No es solo vocación. También es economía.

El sueldo docente.
Durante años se ha romantizado el trabajo docente como una especie de sacerdocio laico, una entrega absoluta que debe tolerar precariedad, desgaste y hasta violencia. Como si educar fuera una causa que no necesita condiciones. Como si bastara con el amor por enseñar para soportarlo todo.
Pero no basta.
Hoy más que nunca, el sueldo docente no puede seguir viéndose solo como una cifra de justicia simbólica. El salario que recibe un profesor es un mensaje claro sobre cuánto valor asigna la sociedad a la educación. Y ese mensaje, hoy, está desfasado, desgastado y profundamente desalentador.
Educación como mercado (aunque nos incomode)
La educación no es solo un derecho social. Es también —y esto es incómodo decirlo— un servicio dentro de un sistema productivo. Como tal, opera con reglas de mercado: hay oferta, demanda, competencia, diferenciación, fidelización, inversión, marca.
¿Y qué pasa cuando un sistema se sostiene en quienes están peor pagados dentro de su cadena productiva?
Pasa lo que estamos viendo: fuga de talentos, desgaste emocional, licencias psiquiátricas, pérdida de motivación y una peligrosa mediocridad tolerada por inercia institucional.
Según cifras del Centro de Estudios del Mineduc, el salario promedio de un docente en Chile es de alrededor de $1.100.000 líquidos mensuales, considerando jornada completa y experiencia. Para muchos suena bien. Pero compáralo con los sueldos de ingenieros comerciales o informáticos recién egresados, que fácilmente superan el millón y medio. Y sin contar que el trabajo del profesor no termina en la sala: sigue en casa, los fines de semana, en planificaciones, evaluaciones, reuniones, estrés acumulado.

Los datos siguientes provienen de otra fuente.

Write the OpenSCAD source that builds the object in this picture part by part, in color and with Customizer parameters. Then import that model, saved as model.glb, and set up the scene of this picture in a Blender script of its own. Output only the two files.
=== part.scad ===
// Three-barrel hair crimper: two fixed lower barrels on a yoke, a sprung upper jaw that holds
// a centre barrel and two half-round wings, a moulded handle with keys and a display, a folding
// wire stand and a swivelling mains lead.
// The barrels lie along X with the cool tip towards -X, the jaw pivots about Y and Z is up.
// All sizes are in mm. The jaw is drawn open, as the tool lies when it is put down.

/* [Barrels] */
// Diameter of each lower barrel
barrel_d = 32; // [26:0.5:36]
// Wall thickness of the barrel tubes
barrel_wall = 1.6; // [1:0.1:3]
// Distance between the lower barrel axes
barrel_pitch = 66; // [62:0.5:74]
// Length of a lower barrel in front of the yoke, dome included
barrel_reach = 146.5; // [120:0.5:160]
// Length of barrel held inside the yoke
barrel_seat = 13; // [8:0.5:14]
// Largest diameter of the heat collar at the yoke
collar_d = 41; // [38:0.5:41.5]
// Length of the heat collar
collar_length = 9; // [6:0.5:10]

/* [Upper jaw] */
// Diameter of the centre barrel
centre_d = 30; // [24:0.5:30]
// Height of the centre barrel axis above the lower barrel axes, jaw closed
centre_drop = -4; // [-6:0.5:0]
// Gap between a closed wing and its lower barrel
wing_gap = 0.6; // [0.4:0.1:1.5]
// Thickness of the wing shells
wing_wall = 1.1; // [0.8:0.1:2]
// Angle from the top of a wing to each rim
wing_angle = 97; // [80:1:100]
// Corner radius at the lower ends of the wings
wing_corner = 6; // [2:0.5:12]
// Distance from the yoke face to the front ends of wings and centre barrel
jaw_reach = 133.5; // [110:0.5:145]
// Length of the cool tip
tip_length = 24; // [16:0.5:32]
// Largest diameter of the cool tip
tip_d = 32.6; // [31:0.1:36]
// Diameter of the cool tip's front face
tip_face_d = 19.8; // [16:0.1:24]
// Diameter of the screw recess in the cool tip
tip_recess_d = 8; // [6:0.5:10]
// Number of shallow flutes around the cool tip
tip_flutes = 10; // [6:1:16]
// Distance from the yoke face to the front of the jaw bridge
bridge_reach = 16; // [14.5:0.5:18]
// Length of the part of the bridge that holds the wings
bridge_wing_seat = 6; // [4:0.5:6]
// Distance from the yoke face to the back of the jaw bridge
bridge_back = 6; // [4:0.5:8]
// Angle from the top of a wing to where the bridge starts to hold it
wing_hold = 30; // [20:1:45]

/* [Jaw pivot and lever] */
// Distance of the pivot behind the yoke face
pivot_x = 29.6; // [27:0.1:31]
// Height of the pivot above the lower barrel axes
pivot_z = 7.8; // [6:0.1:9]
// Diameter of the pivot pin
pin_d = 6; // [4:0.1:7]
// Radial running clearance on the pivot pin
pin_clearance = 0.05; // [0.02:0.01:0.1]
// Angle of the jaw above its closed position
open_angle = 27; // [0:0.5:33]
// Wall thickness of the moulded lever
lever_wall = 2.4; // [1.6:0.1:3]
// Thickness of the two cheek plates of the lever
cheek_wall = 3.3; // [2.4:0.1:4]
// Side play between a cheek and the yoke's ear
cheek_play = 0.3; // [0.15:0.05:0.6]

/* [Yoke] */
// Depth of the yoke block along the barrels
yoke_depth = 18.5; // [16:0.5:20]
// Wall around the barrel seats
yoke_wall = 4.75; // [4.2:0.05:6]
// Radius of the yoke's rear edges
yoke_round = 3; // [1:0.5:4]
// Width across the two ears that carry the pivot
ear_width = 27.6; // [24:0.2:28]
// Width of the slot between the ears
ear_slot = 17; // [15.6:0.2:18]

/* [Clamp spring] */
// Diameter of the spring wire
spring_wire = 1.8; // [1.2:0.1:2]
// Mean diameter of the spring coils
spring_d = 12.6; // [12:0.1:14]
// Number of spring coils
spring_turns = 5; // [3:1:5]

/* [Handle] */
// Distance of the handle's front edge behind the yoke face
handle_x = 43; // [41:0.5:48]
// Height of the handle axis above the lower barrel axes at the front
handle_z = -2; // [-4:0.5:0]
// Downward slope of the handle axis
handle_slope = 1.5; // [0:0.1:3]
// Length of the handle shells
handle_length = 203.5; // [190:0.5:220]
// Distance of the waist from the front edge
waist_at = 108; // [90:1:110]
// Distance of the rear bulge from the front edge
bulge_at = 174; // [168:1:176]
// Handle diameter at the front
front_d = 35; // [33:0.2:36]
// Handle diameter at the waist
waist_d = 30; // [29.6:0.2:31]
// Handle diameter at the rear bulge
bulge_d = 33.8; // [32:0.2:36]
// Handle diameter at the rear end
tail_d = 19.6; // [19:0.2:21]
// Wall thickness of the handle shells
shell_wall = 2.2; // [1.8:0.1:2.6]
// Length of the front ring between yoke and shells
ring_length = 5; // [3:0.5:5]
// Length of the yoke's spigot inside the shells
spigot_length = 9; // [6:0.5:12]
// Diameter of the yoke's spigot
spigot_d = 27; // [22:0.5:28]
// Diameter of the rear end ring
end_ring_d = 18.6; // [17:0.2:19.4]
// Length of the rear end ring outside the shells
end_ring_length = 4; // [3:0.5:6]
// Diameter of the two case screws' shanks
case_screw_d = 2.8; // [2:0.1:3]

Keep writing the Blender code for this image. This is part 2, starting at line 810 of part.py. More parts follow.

¿Y si lo viéramos desde la productividad?
Aquí una idea que incomoda: si la educación es clave para el desarrollo del país, deberíamos tratarla como tal. Y eso implica adoptar lógicas de productividad, eficiencia y mejora continua. ¿Por qué no hablamos de retorno social sobre la inversión docente?
Invertir más en los mejores profesores, generar incentivos por impacto, desarrollar métricas de valor real. El sueldo, entonces, dejaría de ser un pago por horas y se convertiría en una estrategia de retención y excelencia.
Como dice Michael Barber, experto en reformas educativas: “Un buen sistema paga bien, pero sobre todo paga inteligentemente. No por presencia, sino por resultados.”
La educación pública necesita romper con el asistencialismo interno. No es sostenible pagar igual a quien se apaga cada semana; y a quien transforma una sala en un lugar de futuro.
El tabú del dinero
Durante años se nos ha hecho creer que hablar de dinero en educación es de mal gusto.
Como si pedir un sueldo digno fuera un acto de ego y no de justicia. Se asume que el profesor que pide más es menos vocacional. Falso. El que pide más quiere quedarse. Quiere aportar. Quiere construir una carrera sin tener que huir al sistema privado o a otra profesión.
La lógica actual ha hecho que muchos profesores vivan una doble jornada existencial: enseñan durante el día y sobreviven durante la noche.
Y lo más triste es que muchos lo aceptan, como quien asume que educar es una condena bonita, pero condena al fin.
Una propuesta de redignificación
No es solo subir el sueldo. Es cambiar el enfoque.
Es generar una política educativa con mirada de mercado inteligente, que:
1. Atraiga talento joven con salarios competitivos desde el primer año.
2. Retenga a los buenos con bonos por impacto real (no solo por años de servicio).
3. Genere movilidad horizontal entre docencia, gestión, mentorías, innovación.
4. Permita estabilidad económica y emocional, disminuyendo la carga invisible del trabajo no remunerado.

¿Por qué seguimos pagando tan poco a quienes sostienen el país?
No hay empresa que prospere despreciando a sus mejores talentos. Y Chile, como proyecto colectivo, necesita entender que el aula también es una inversión productiva. Que cada clase es una apuesta al futuro. Que cada profesor mal pagado es una grieta en la base del sistema.
El sueldo docente no puede seguir siendo un símbolo de sacrificio. Debe ser una estrategia de país.